Problem requirements:
Copy out all the lines in the records that include the word "shown".

** begin Excerpted data **

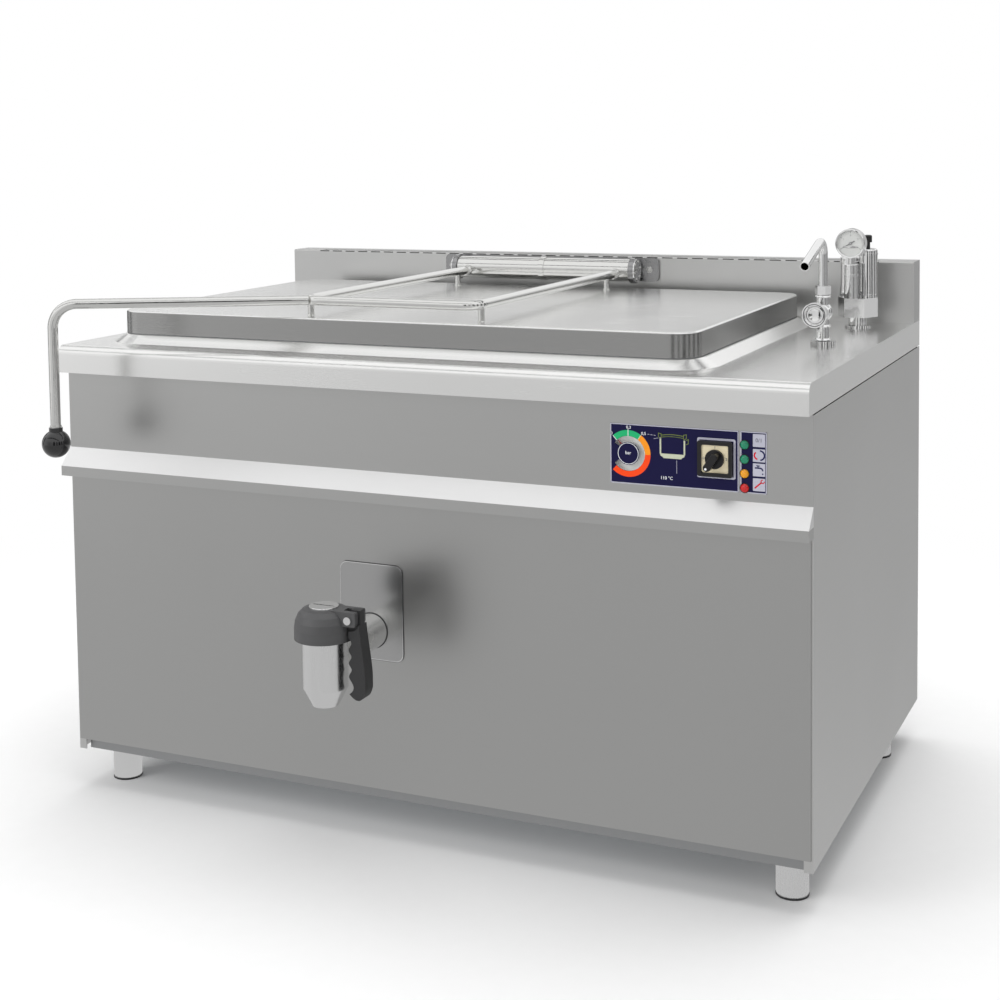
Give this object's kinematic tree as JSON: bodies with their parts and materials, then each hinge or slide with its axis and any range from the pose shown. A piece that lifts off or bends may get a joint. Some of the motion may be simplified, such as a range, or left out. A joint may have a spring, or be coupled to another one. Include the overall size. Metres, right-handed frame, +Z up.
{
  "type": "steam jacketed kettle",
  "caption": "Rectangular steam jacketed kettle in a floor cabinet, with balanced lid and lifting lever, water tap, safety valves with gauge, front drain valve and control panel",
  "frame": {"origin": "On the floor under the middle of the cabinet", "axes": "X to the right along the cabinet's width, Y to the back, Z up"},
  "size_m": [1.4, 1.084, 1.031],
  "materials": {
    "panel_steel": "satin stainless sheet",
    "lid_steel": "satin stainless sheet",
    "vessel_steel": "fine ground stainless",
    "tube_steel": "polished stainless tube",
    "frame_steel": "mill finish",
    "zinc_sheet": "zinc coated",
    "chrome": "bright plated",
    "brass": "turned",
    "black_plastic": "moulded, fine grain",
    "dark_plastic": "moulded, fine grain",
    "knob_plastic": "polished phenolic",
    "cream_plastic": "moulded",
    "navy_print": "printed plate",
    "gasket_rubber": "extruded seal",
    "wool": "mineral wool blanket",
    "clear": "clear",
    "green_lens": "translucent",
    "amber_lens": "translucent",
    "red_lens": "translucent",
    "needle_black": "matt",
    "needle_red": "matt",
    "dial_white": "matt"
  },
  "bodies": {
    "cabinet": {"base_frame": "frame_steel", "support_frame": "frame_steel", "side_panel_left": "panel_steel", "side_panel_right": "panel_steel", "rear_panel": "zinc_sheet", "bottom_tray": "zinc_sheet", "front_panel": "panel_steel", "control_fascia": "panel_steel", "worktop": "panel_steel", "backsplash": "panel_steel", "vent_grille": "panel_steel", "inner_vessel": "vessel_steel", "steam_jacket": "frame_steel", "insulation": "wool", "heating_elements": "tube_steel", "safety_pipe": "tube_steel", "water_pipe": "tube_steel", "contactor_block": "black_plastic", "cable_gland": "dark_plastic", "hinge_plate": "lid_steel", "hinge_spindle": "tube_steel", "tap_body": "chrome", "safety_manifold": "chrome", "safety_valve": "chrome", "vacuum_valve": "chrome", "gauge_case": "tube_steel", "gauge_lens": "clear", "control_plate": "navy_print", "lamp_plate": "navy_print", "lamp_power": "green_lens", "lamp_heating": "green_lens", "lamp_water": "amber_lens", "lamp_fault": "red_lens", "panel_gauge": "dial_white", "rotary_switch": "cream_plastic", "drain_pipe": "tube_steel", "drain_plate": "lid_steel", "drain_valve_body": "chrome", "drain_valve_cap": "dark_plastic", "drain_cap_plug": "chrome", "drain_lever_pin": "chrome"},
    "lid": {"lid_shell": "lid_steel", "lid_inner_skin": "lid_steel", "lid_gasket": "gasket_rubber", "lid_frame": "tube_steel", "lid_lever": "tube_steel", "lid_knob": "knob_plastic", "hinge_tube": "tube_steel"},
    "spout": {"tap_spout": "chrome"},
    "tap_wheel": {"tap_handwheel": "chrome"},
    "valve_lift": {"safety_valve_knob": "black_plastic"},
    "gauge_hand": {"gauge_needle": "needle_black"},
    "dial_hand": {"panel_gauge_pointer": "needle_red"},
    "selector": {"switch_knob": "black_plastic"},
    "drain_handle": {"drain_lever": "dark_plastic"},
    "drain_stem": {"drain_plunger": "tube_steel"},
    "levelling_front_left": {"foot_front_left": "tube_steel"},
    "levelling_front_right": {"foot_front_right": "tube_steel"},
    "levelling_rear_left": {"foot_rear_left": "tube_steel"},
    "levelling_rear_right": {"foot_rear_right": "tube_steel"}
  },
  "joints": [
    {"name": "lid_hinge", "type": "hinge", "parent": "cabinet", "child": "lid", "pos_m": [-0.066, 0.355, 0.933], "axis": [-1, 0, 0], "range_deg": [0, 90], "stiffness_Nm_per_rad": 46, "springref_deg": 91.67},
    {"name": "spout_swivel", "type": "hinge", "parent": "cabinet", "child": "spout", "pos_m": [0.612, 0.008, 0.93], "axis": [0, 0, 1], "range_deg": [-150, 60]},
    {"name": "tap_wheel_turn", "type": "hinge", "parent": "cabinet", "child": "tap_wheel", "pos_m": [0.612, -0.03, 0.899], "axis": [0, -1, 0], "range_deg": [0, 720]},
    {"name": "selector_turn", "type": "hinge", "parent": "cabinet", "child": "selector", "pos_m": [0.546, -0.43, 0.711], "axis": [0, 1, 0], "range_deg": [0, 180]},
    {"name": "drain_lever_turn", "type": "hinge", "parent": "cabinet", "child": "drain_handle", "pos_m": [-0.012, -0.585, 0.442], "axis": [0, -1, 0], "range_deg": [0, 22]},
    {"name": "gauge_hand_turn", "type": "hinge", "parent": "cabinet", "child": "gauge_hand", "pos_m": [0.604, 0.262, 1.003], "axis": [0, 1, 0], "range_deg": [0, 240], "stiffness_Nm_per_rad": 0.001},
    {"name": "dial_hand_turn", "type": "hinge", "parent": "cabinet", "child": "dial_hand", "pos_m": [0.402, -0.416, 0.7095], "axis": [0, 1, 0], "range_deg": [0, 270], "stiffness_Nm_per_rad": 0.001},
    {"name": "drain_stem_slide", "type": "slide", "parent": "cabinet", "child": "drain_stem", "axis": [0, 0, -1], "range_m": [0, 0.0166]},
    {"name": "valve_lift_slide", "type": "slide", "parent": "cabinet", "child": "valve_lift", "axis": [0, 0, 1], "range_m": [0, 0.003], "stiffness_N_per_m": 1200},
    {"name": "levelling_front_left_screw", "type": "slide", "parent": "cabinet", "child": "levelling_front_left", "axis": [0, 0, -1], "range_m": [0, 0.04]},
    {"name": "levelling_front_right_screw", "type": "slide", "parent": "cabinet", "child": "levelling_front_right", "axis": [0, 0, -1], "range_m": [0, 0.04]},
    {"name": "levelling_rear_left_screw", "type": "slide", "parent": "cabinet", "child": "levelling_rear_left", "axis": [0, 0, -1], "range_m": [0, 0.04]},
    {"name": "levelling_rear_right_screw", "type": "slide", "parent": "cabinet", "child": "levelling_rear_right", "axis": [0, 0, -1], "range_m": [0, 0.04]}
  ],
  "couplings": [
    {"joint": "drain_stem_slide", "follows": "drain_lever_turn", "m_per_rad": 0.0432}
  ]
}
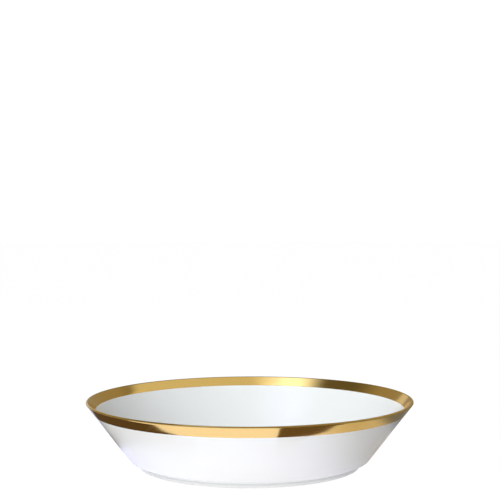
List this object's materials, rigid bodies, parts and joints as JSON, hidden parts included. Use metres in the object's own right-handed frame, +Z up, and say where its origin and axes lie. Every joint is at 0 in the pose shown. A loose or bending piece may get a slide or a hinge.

** end Excerpted data **

Full response:
Give this object's kinematic tree as JSON: bodies with their parts and materials, then each hinge or slide with its axis and any range from the pose shown. A piece that lifts off or bends may get a joint. Some of the motion may be simplified, such as a range, or left out. A joint may have a spring, or be coupled to another one. Include the overall size. Metres, right-handed frame, +Z up.
List this object's materials, rigid bodies, parts and joints as JSON, hidden parts included. Use metres in the object's own right-handed frame, +Z up, and say where its origin and axes lie. Every joint is at 0 in the pose shown. A loose or bending piece may get a slide or a hinge.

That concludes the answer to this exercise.